──────── Source material ────────

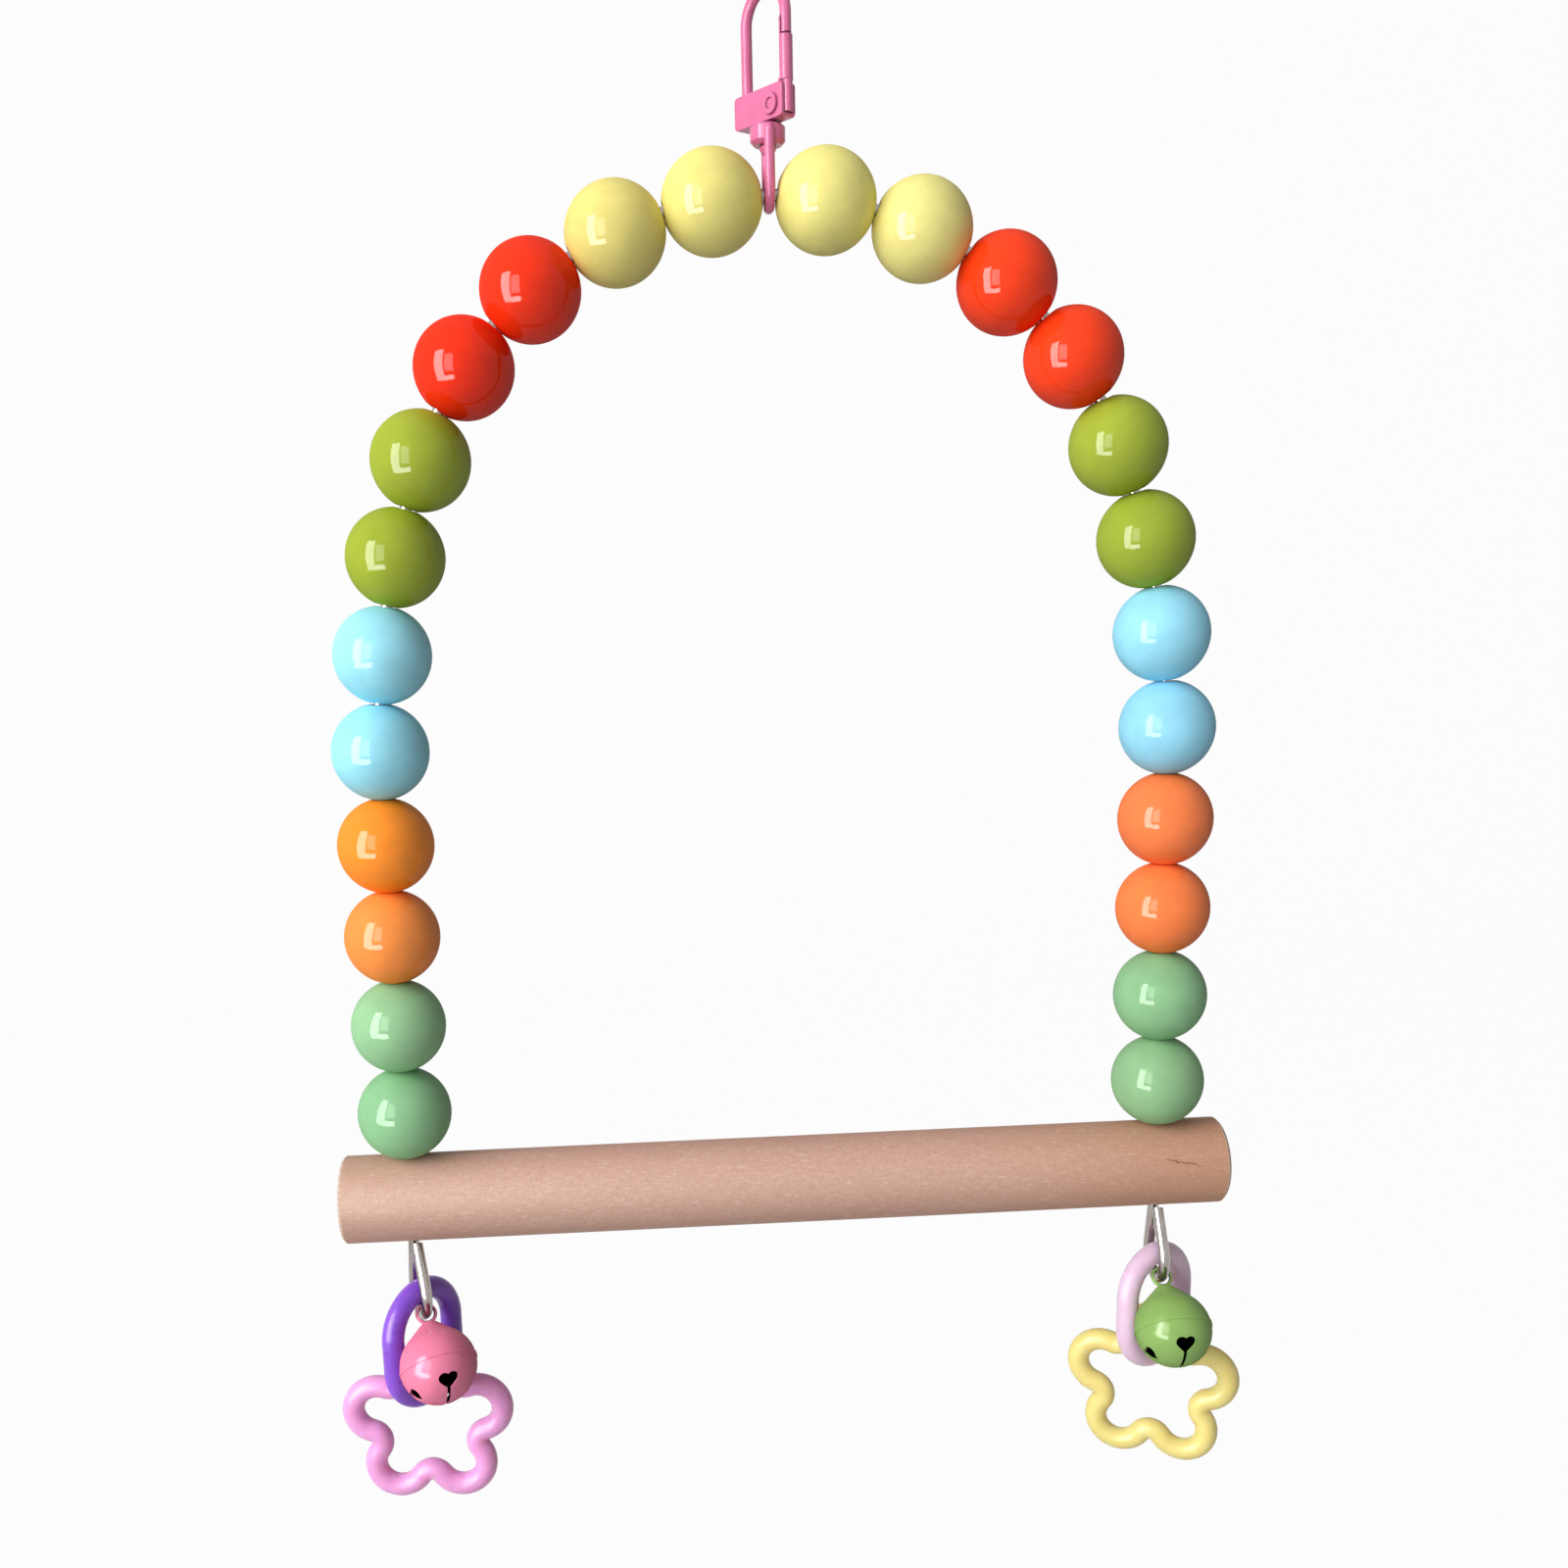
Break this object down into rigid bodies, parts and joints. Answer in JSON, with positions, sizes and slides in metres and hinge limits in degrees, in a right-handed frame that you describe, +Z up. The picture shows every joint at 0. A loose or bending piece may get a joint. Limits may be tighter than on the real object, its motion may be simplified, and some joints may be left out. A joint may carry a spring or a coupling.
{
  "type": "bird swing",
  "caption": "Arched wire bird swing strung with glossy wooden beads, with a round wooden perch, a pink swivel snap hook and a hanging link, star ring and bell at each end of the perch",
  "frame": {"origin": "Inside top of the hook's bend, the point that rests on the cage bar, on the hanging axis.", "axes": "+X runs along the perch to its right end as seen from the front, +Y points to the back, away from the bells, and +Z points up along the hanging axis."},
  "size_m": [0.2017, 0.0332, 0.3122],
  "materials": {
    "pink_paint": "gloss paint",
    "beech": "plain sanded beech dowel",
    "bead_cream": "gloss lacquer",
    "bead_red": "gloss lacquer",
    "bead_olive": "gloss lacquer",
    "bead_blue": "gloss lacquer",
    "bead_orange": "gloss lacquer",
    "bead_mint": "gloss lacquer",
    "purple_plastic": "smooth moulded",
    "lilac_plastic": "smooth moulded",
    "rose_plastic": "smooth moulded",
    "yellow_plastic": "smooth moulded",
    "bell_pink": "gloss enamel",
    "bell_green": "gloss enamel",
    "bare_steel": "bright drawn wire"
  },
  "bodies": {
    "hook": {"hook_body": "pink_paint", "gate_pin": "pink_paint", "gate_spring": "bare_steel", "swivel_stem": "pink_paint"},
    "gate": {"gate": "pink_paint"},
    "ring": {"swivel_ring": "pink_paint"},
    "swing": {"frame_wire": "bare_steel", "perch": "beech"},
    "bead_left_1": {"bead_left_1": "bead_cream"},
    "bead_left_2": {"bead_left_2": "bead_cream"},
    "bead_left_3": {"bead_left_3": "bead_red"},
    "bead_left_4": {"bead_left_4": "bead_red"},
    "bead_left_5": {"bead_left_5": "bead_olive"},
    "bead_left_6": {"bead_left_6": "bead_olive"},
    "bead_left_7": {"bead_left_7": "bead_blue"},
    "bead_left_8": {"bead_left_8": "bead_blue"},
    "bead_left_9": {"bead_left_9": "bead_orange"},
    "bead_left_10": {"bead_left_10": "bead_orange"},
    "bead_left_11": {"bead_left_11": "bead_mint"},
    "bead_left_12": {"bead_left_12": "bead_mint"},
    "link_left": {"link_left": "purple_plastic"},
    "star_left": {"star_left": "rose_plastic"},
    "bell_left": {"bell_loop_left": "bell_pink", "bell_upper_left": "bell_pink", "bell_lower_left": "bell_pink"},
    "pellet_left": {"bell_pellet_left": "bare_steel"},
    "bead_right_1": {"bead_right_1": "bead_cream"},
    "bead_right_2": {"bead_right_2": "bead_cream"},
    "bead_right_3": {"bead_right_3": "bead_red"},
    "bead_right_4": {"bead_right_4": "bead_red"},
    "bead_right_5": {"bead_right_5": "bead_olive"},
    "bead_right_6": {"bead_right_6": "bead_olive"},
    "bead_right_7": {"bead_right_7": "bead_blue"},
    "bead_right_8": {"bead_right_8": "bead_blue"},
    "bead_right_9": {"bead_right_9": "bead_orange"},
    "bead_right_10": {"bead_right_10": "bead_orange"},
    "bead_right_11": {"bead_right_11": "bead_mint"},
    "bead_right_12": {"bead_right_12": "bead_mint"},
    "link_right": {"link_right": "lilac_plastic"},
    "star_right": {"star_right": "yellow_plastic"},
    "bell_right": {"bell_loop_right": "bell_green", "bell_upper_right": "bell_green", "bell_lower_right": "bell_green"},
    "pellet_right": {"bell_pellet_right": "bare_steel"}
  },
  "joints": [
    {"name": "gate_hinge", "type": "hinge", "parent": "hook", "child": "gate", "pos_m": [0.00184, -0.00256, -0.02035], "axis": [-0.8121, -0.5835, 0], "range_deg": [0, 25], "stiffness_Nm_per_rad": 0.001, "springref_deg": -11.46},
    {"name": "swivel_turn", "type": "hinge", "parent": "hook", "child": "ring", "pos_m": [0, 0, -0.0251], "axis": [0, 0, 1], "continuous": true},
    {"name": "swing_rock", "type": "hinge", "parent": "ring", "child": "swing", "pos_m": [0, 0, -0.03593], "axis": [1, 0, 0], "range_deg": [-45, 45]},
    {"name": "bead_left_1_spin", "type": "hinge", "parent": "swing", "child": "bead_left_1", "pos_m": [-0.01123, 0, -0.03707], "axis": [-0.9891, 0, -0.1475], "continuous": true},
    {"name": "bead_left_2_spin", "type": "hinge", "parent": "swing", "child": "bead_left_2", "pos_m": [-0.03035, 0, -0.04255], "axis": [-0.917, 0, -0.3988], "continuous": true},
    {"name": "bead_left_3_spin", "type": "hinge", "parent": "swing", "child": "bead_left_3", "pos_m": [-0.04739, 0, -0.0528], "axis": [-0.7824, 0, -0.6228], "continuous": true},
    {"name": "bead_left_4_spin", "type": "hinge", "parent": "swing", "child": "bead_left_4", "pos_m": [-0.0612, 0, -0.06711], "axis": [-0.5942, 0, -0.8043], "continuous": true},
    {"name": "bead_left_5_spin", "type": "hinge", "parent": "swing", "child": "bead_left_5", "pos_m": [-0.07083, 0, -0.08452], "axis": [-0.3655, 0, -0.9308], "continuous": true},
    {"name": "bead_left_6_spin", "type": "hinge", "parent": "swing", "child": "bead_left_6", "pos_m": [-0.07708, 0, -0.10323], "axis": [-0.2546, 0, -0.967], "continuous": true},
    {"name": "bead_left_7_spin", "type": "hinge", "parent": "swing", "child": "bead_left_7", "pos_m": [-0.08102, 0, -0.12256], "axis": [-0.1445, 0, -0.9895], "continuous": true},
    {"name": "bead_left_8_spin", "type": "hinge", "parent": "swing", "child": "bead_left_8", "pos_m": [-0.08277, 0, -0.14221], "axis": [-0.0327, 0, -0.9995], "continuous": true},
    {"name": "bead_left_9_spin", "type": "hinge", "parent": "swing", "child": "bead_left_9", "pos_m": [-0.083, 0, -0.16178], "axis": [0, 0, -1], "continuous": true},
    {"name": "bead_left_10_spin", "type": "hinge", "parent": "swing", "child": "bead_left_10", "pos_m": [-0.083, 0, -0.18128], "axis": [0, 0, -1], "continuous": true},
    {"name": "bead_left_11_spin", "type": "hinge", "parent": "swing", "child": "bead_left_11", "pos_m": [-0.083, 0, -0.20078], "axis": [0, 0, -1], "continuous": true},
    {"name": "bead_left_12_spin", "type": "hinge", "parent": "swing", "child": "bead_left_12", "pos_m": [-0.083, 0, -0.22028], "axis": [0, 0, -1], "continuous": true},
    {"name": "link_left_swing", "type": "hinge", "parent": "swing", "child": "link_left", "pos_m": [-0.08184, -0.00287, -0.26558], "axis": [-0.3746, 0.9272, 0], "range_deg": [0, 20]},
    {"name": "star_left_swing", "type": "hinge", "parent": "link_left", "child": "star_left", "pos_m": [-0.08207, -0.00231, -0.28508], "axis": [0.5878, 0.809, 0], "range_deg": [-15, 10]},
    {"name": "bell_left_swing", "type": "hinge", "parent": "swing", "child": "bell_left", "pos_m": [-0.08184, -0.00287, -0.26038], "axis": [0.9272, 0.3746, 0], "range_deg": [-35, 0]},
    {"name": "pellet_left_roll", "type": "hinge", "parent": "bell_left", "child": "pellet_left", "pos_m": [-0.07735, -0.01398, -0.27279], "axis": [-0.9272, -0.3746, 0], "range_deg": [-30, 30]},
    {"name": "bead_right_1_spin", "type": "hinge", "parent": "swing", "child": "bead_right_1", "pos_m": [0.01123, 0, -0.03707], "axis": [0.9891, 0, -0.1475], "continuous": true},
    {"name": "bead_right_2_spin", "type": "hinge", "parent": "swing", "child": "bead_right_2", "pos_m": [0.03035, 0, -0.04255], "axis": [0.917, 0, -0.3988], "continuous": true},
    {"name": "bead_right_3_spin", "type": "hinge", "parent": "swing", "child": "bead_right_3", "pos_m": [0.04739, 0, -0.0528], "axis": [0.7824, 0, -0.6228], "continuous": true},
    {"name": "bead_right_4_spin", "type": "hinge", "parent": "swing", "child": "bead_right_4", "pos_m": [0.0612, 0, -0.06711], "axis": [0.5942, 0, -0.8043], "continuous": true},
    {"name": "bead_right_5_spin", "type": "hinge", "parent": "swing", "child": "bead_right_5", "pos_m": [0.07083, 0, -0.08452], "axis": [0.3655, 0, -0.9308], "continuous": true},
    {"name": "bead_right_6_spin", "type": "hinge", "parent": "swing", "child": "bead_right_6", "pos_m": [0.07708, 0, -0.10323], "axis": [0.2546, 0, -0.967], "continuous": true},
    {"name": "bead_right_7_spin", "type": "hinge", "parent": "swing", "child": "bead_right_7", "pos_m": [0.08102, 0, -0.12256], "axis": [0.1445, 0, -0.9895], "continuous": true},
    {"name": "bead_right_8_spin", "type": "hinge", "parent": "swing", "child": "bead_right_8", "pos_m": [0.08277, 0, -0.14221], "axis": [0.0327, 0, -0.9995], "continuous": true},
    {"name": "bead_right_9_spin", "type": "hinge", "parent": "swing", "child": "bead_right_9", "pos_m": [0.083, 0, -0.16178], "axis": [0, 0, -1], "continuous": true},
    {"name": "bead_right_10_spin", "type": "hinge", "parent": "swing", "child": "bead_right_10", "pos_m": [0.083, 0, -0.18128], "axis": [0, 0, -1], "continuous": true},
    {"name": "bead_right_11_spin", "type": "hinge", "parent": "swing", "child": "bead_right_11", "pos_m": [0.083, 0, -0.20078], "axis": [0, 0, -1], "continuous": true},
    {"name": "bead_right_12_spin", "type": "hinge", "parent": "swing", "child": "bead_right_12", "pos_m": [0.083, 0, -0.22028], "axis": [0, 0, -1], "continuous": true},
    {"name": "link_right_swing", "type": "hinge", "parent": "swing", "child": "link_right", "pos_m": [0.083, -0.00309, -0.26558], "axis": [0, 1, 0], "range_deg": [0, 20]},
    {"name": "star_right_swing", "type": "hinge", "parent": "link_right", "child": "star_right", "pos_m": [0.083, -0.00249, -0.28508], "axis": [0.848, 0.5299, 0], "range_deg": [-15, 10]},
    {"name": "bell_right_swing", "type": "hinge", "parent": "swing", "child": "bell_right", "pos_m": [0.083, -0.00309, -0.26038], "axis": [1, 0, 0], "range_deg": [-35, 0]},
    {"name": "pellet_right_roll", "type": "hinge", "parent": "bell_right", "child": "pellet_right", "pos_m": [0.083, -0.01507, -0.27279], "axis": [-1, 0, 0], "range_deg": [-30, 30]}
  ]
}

────────

- **What the exercise asks**
Tally the lines of the listing in which the word "that" occurs, and state the total alone.

- **Response below**
2